The first step to this is ending the war, whether by a peace deal or military defeat. In this respect if no other, the failed Wagner coup brought Ukraine’s victory decisively closer, not least by removing the most capable and legendary combat unit from the front, as well as being a severe blow to the morale of the rest of the troops.

A lot will now depend on Putin’s actions. Will he be flexible enough to take on board Prigozhin’s populist narrative of ‘justice’ and back it up with action? This would mean dismissing Shoigu at the very least and carrying out an anti-corruption campaign in the higher ranks. Or will he regard such actions as weakness and continue hiding in his bunker instead, surfacing from time to time to utter absurd lies and meaningless banalities? All his past behaviour predicts the latter: in which case the failed coup last Saturday foreshadows the end of Putin’s rule, just as that of August 1991 ushered in the collapse of the Soviet Union half a year later.

As for Prigozhin, perhaps he didn’t seize power last Saturday because he didn’t really want it – simply the removal of his enemies. Or because, as reported in the British press, Putin’s FSB thugs had threatened the coup-leaders’ families.

Yet there is another, more fundamental reason too. The national ethos of the Russian state, as for Putin, is self-preservation at any cost. No degree of madness, blood or repression is too much if it preserves the status quo. Likewise, no coup will succeed until real turmoil hits Russia, and the future leaders of such an action will only hit home if they seem not mere rebels but defenders of the great Russian state – whose mission is to return it to some semblance of normality.

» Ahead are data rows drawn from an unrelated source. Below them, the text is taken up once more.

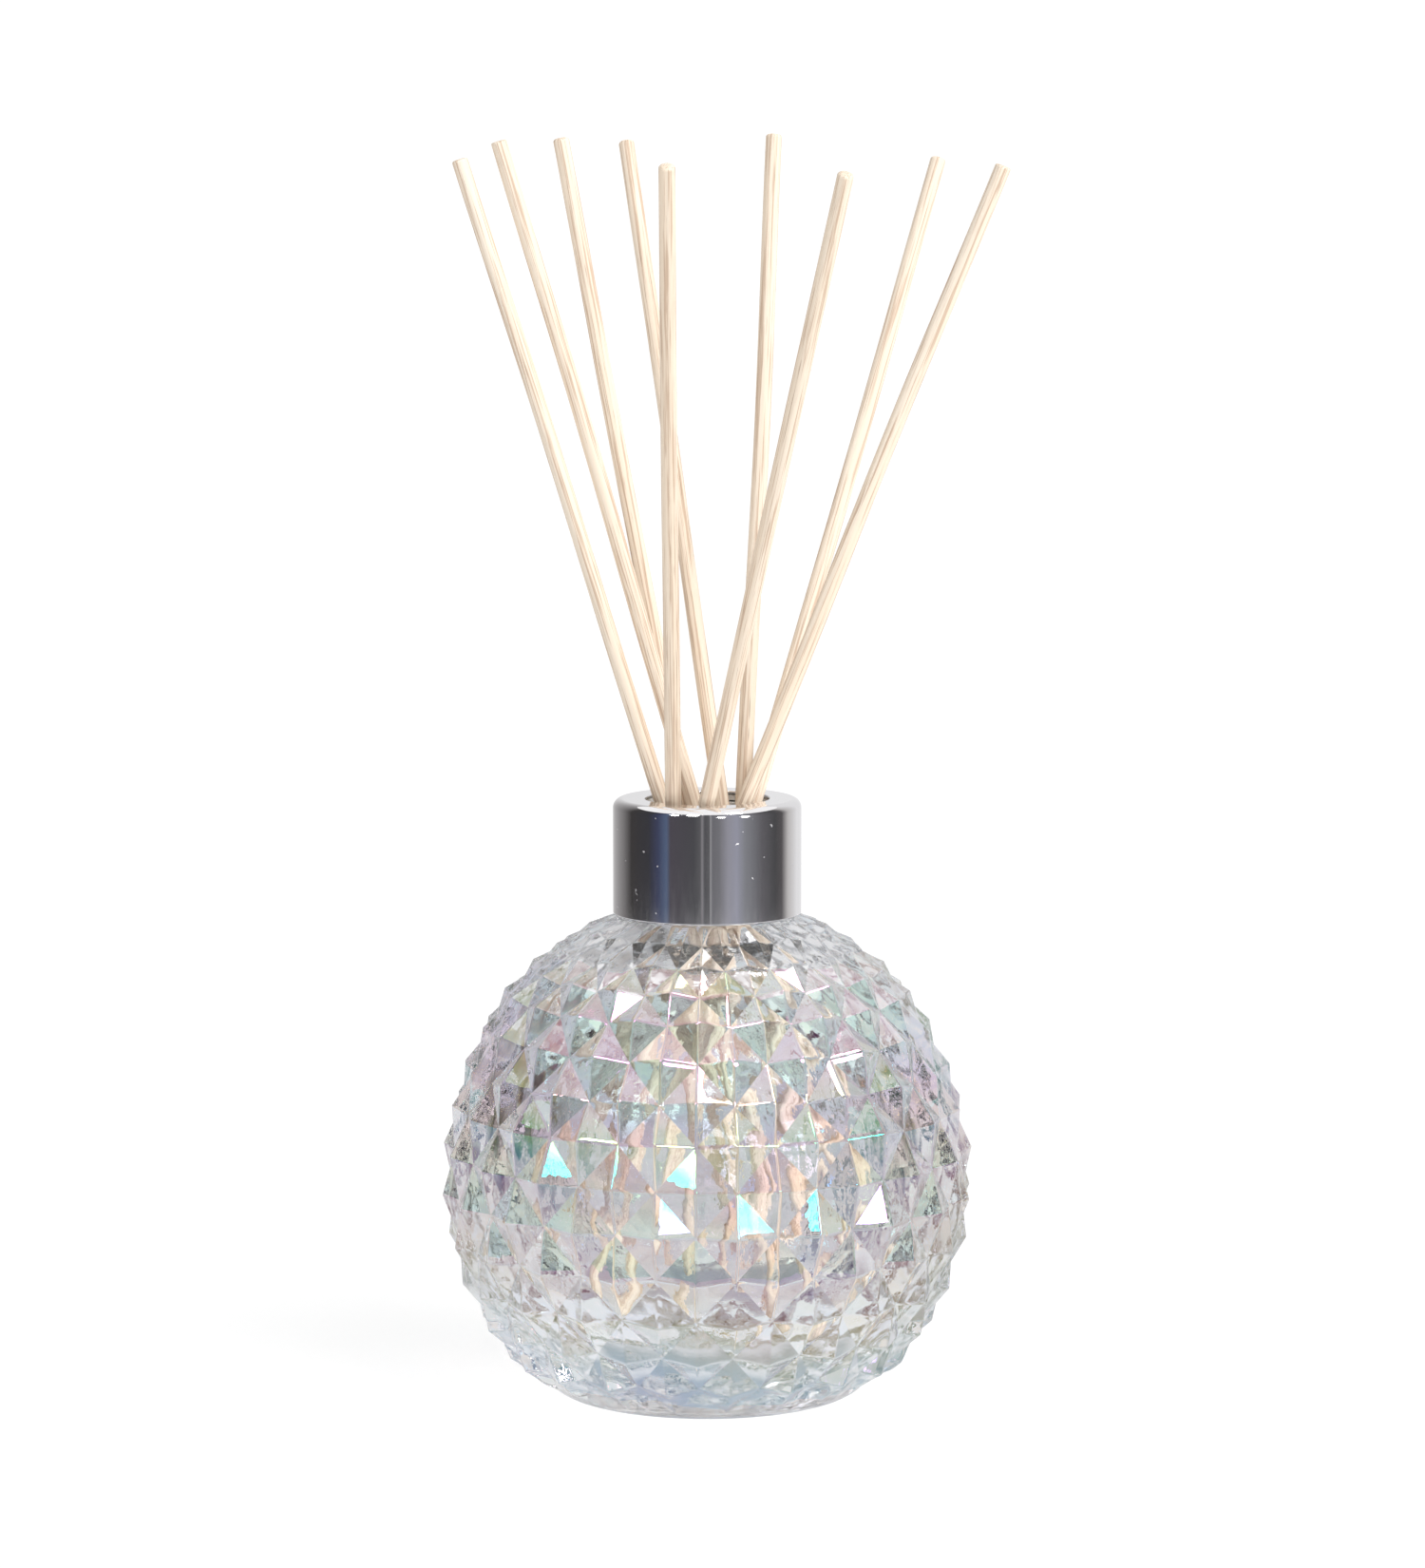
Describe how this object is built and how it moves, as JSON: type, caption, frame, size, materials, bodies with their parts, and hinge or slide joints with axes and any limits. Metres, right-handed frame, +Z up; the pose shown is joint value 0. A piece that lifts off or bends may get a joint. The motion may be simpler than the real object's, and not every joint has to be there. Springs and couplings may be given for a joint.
{
  "type": "reed diffuser",
  "caption": "Fragrance reed diffuser: ball-shaped glass bottle covered in diamond studs, polished metal screw collar, and a fan of plain wooden reeds.",
  "frame": {"origin": "centre of the bottle's flat base, on the bottle's axis", "axes": "+Z up along the bottle's axis, -Y towards the front"},
  "size_m": [0.1048, 0.106, 0.2354],
  "materials": {
    "studded_glass": "polished, faintly iridescent",
    "collar_metal": "polished dark chrome",
    "liner_plastic": "satin",
    "washer_foam": "matte",
    "reed_wood": "natural, unfinished"
  },
  "bodies": {
    "bottle": {"glass_bottle": "studded_glass"},
    "washer": {"sealing_washer": "washer_foam"},
    "collar": {"collar_shell": "collar_metal", "collar_liner": "liner_plastic"},
    "reed_1": {"reed_1": "reed_wood"},
    "reed_2": {"reed_2": "reed_wood"},
    "reed_3": {"reed_3": "reed_wood"},
    "reed_4": {"reed_4": "reed_wood"},
    "reed_5": {"reed_5": "reed_wood"},
    "reed_6": {"reed_6": "reed_wood"},
    "reed_7": {"reed_7": "reed_wood"},
    "reed_8": {"reed_8": "reed_wood"},
    "reed_9": {"reed_9": "reed_wood"}
  },
  "joints": [
    {"name": "washer_rise", "type": "slide", "parent": "bottle", "child": "washer", "axis": [0, 0, 1], "range_m": [0, 0.002]},
    {"name": "collar_unscrew", "type": "hinge", "parent": "washer", "child": "collar", "pos_m": [0, 0, 0.1], "axis": [0, 0, 1], "range_deg": [0, 240]},
    {"name": "reed_1_lift", "type": "slide", "parent": "bottle", "child": "reed_1", "axis": [-0.2963, -0.0403, 0.9542], "range_m": [0, 0.13]},
    {"name": "reed_2_lift", "type": "slide", "parent": "bottle", "child": "reed_2", "axis": [-0.2787, -0.0496, 0.9591], "range_m": [0, 0.13]},
    {"name": "reed_3_lift", "type": "slide", "parent": "bottle", "child": "reed_3", "axis": [-0.1833, -0.0072, 0.983], "range_m": [0, 0.13]},
    {"name": "reed_4_lift", "type": "slide", "parent": "bottle", "child": "reed_4", "axis": [-0.1396, 0.2979, 0.9443], "range_m": [0, 0.13]},
    {"name": "reed_5_lift", "type": "slide", "parent": "bottle", "child": "reed_5", "axis": [-0.0055, -0.3818, 0.9242], "range_m": [0, 0.13]},
    {"name": "reed_6_lift", "type": "slide", "parent": "bottle", "child": "reed_6", "axis": [0.0461, 0.11, 0.9929], "range_m": [0, 0.13]},
    {"name": "reed_7_lift", "type": "slide", "parent": "bottle", "child": "reed_7", "axis": [0.1933, -0.3386, 0.9208], "range_m": [0, 0.13]},
    {"name": "reed_8_lift", "type": "slide", "parent": "bottle", "child": "reed_8", "axis": [0.2733, 0.2757, 0.9216], "range_m": [0, 0.13]},
    {"name": "reed_9_lift", "type": "slide", "parent": "bottle", "child": "reed_9", "axis": [0.3709, -0.0537, 0.9271], "range_m": [0, 0.13]}
  ],
  "couplings": [
    {"joint": "washer_rise", "follows": "collar_unscrew", "m_per_rad": 0.00047746}
  ]
}
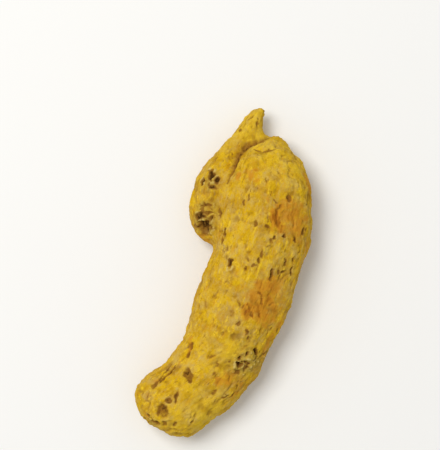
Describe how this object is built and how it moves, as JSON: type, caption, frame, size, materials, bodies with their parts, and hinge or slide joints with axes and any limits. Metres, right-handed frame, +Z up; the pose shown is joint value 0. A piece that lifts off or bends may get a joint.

This perhaps was ultimately why the Wagner Group initiative failed last weekend. It may have been the right action, but the wrong moment, and by people viewed as too reckless or menacing to inspire such trust. Next time Putin, whatever humiliating climb-downs and compromises he swallows, may not be so lucky. And, as Aleksandr Lukashenko recently put it, with unaccustomed self-knowledge: ‘If Russia crumbles, we’ll all perish in its ruins.’